なるほど彼女は醜い。しかし彼女は心を奪う!
時間と恋愛とは、彼女の上に爪痕を残し、そして無慙にも彼女に教えた、分の一つ一つ、接吻の一つ一つが、青春とみずみずしさとから持ち去るものを。
真に彼女は醜い。彼女は蟻であり、蜘蛛であり、また云うべくは、髑髏でさえもある。けれどもまた、彼女は飲料であり、霊薬であり、魔術である! 要するに彼女は言語に絶している!
「名馬」
~ボードレール/三好達治訳「巴里の憂鬱」(新潮文庫)P143
言葉は両刃の剣だ。醜いばかりの情熱ほど美しいものはない。
6年半前、読響名曲シリーズでエルネスト・ショーソンの交響曲を聴いた。
当時の音楽監督だったシルヴァン・カンブルランの指揮は実に細やかで、また真に迫っていた。何て素晴らしい曲なんだろうと、僕はそのとき感じた。
古い録音を聴いた。
血気盛んな(?)ピエール・モントゥーの独壇場たるサンフランシスコ響との屈指の名演奏。いかにもアメリカのオーケストラらしい開放感と明朗さ。しかし、その内に垣間見える悲劇性、劇的性質をこれほどまでにリアルにとらえた演奏が、録音が他にあっただろうか。

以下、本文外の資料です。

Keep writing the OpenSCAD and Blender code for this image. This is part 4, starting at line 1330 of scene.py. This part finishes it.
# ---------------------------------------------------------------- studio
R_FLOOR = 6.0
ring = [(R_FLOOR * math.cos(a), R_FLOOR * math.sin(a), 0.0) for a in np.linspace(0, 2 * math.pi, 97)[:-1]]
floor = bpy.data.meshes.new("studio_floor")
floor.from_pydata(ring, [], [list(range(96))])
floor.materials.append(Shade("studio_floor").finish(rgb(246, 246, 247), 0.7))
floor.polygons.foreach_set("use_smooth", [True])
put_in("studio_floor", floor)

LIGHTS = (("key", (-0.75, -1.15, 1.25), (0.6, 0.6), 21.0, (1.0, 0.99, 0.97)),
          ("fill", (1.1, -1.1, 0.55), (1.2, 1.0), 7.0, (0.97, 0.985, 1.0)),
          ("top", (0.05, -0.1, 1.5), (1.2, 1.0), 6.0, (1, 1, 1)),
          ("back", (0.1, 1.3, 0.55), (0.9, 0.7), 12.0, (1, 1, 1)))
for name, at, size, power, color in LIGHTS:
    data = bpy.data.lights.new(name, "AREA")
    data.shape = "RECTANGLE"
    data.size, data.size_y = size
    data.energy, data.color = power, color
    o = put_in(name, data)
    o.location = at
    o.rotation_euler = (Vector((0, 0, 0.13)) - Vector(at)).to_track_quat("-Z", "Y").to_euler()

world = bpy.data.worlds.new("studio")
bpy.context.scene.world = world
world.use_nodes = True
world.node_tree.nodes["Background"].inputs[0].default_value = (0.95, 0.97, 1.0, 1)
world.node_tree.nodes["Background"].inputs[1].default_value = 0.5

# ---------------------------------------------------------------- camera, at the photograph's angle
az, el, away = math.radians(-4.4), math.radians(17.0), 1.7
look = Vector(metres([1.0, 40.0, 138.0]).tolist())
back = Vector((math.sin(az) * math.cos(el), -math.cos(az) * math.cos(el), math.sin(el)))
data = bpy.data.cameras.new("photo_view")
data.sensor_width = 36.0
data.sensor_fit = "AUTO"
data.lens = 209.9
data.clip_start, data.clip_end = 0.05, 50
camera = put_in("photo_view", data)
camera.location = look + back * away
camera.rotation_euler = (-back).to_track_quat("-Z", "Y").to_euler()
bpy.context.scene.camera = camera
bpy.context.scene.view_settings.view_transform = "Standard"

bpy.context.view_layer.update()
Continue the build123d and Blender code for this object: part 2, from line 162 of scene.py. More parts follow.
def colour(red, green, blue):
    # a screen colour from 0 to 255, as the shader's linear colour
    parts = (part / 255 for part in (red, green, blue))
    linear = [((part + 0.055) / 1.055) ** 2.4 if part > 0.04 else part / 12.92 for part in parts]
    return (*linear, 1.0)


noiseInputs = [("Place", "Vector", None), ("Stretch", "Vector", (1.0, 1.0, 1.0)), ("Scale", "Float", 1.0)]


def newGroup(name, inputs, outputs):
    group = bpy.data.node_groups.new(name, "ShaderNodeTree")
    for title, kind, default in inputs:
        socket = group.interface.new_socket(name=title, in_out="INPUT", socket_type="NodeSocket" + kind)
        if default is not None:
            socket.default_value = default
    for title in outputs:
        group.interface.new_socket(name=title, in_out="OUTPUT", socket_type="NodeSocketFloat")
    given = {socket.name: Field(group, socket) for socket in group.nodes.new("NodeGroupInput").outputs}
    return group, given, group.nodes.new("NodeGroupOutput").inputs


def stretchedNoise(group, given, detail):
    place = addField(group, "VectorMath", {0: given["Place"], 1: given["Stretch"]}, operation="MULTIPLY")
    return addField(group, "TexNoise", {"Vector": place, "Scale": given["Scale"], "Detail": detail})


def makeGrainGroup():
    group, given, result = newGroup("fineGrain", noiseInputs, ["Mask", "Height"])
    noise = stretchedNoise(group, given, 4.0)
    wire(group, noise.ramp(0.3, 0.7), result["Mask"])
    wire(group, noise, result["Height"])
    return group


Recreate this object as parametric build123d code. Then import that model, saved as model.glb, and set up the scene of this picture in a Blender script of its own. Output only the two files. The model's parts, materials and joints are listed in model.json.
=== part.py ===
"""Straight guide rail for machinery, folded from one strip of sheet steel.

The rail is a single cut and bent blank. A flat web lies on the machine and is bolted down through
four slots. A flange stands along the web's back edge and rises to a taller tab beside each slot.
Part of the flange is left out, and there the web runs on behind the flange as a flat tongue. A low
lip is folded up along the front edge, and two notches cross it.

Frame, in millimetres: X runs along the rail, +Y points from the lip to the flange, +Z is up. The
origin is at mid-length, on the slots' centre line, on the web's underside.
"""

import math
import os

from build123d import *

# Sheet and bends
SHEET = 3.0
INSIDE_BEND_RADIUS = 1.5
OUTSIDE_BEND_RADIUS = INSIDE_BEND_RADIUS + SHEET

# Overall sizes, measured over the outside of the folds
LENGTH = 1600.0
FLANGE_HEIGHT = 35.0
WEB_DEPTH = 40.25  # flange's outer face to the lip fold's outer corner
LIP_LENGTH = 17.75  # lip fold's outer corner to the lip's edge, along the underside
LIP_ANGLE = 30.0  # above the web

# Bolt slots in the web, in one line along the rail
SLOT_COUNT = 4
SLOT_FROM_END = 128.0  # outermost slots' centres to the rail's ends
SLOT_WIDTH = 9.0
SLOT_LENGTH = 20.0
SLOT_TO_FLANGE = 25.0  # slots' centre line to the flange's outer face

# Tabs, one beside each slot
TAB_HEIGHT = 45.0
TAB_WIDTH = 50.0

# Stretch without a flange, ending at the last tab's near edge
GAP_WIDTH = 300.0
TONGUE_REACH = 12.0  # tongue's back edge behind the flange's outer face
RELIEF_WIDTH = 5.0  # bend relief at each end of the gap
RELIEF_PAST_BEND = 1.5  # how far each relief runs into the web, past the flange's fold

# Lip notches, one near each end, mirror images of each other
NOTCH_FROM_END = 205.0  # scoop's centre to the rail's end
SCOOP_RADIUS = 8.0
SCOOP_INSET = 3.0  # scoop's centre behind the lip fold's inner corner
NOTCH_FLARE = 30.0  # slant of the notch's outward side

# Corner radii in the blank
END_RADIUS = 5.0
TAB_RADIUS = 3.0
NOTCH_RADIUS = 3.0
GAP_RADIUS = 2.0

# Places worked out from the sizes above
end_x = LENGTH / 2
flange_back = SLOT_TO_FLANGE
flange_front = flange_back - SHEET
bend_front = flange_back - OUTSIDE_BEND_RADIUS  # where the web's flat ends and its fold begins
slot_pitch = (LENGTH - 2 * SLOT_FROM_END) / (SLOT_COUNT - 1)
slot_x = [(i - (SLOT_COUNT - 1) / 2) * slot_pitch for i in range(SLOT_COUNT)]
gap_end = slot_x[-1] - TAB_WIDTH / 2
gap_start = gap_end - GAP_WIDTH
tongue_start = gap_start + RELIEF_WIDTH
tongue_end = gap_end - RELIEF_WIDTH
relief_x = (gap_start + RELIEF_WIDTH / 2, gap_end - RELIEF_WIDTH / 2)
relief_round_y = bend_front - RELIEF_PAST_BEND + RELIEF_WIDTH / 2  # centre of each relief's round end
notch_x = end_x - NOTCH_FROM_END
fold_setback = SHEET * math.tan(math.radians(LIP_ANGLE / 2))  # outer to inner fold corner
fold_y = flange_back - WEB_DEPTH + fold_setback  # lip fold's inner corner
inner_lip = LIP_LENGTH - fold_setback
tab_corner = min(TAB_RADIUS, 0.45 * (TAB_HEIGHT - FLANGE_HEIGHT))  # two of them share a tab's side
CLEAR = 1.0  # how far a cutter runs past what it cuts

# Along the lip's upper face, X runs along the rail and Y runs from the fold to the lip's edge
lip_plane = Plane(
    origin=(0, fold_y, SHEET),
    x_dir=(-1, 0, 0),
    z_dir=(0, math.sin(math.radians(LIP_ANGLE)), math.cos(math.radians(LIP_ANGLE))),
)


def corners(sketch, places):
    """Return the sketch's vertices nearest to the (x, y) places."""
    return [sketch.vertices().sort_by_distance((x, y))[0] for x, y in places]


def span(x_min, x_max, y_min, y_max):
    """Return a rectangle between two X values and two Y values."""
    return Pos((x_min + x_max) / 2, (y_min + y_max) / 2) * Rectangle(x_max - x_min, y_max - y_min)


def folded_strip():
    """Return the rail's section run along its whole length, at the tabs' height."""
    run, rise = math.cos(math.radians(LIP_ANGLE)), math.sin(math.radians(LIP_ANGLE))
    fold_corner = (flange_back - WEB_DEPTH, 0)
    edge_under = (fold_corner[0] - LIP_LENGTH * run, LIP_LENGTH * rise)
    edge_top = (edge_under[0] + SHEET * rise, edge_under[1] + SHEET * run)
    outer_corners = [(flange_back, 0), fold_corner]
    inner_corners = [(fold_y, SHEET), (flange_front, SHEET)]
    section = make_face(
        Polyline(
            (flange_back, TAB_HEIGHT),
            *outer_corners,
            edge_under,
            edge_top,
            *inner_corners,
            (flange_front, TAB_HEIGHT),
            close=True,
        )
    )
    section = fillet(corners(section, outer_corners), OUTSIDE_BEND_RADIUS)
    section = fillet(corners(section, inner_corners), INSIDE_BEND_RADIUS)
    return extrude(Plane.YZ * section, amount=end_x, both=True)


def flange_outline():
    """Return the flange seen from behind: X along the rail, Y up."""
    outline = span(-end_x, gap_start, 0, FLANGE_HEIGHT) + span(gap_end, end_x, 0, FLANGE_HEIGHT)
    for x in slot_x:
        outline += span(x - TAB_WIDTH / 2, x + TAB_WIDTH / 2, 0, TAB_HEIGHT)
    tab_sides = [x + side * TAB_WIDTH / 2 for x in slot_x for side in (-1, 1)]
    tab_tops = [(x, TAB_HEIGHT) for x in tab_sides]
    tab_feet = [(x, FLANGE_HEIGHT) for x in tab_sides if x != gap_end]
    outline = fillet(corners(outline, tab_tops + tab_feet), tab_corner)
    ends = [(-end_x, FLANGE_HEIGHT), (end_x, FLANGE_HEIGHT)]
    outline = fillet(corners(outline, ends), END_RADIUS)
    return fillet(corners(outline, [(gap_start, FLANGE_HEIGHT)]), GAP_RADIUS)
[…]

辛うじて僕の記憶にあるのはシャルル・デュトワがモントリオール響を振って録音したものだ。ここには洗練された、文字通りフランス的エスプリが溢れていた。一方、モントゥーの録音は、ずしりと重い低音、金管群の見事な咆哮、第1楽章ラン—アレグロ・ヴィーヴォのどの瞬間をとらえても純ドイツ風の、厳しい音の作りだ。それは録音のせいもあるのだろうが。そして、僕たちの魂にまで届くような第2楽章トレ・ランの、弦楽器群の暗い呻き。さらに、とても懐かしいフレーズに溢れる、麻薬のような終楽章アニメ。30分と少しという濃厚な時間がみるみる過ぎ去って行く。
・ショーソン:交響曲変ロ長調作品20(1889-90)
ピエール・モントゥー指揮サンフランシスコ交響楽団(1950.2.28録音)
内燃する熱情は、モントゥーの内なるものか、それともそもそもショーソンの音楽に秘められたものなのか。何にせよ、(チャイコフスキーの「悲愴」交響曲にも感じられる)魔性の(?)音楽であるに違いない。文字通り「受難」の如くのパッション!! これほど人の心を鼓舞する音楽が、演奏があろうか。
願わくは、都よ、なおも汝の感冒におかされて、重き、幽暗の、朝の毛布につつまれて眠りてあらんことを。はたまた、妙なる金の紐飾りせる、黄昏の帳帷の中を、誇りかに歩まんことを。